À l’origine de cet arrêt, un ressortissant français travaillant en Chine et affilié à un régime privé de sécurité sociale dans ce pays, souhaite obtenir le remboursement des prélèvements sociaux perçus en France entre 2012 et 2014 sur ses revenus du patrimoine (revenus fonciers et plus-value réalisée à la suite de la vente d’un immeuble).

Il revendique l’application de la jurisprudence de la Cour du 26 février 2015 selon laquelle de tels prélèvements, dans la mesure où ils présentaient un lien direct et pertinent avec le régime obligatoire de protection sociale française, étaient soumis au principe d’unicité de la législation applicable, édicté par le règlement de 1971 relatif à l’application des régimes de sécurité sociale aux travailleurs qui se déplacent à l’intérieur de l’Union. À la suite de cet arrêt, le Conseil d’État français avait jugé le 27 juillet 2015 qu’une personne physique affiliée à un régime de sécurité sociale dans un autre État membre était fondée à demander la décharge des prélèvements auxquels avaient été assujettis, en France, les revenus de son patrimoine.
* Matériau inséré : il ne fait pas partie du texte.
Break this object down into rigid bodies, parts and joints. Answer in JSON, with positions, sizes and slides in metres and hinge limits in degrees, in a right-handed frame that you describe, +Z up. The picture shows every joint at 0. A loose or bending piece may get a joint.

Les modalités de remboursement des prélèvements opérés en violation du droit de l’Union sont précisées par deux communiqués de presse du 20 octobre 2015 émis, d’une part, par le secrétaire d’État chargé du Budget, d’autre part, par le directeur général des Finances publiques, relève l’arrêt de la CJUE. "Il y est notamment précisé que le droit au remboursement est réservé aux seules personnes physiques affiliées à un régime de sécurité sociale d’un État autre que la République française situé dans l’Union européenne, l’EEE ou la Confédération suisse, excluant ainsi les personnes physiques affiliées à un régime de sécurité sociale dans un État tiers".

Cette exclusion est-elle conforme au droit de l’Union ? Non, estime le ressortissant français travaillant en Chine, qui saisit la justice administrative pour faire annuler les communiqués pour excès de pouvoir. Il fait valoir que cette exclusion est contraire au règlement n° 883/2004 et au principe de libre circulation des capitaux garanti par l’article 63 du TFUE. Le Conseil d’État transmet une question préjudicielle en ce sens à la CJUE, qui donne raison à l’administration française.

Dans son arrêt du 18 janvier, "la Cour considère que l’exclusion en cause constitue une restriction à la liberté de circulation des capitaux". En effet, "des ressortissants de l’Union affiliés à un régime de sécurité sociale d’un autre État membre (UE/EEE) ou de la Suisse bénéficient d’un traitement fiscal plus favorable (sous la forme d’une exonération ou d’un remboursement des prélèvements en cause) que des ressortissants français qui résident dans un État tiers et sont affiliés à un régime de sécurité sociale dans cet État", explique le communiqué de la CJUE.

Toutefois, "la Cour estime que cette restriction est justifiée en l’espèce". Il existe en effet "une différence objective entre, d’une part, un ressortissant français" qui "réside dans un État tiers et y est affilié à un régime de sécurité sociale et, d’autre part, un ressortissant de l’Union affilié à un régime de sécurité sociale d’un autre État membre" : seul ce dernier "est susceptible, en raison de son déplacement à l’intérieur de l’Union, de bénéficier du principe d’unicité de la législation en matière de sécurité sociale".

En l’espèce, le ressortissant français travaillant en Chine "n’ayant pas fait usage de la liberté de circulation au sein de l’Union, il ne peut pas invoquer le bénéfice de ce principe". La Cour en déduit "que les revenus du patrimoine des ressortissants français qui travaillent dans un État autre qu’un État membre de l’UE/EEE ou la Suisse peuvent être soumis aux contributions sociales françaises", conclut le communiqué.

Les ressortissants français concernés par cette décision risquent de s’élever contre ce principe dans la mesure où ils contribuent au rayonnement de la France à l’étranger. C’est un énième rebondissement pour eux, puisqu’en 2015, l’administration fiscale avait accepté de rembourser les sommes indûment perçues au titre des prélèvements sociaux pour les Français qui tiraient un revenu de leur patrimoine et qui résidaient hors de l’Union européenne.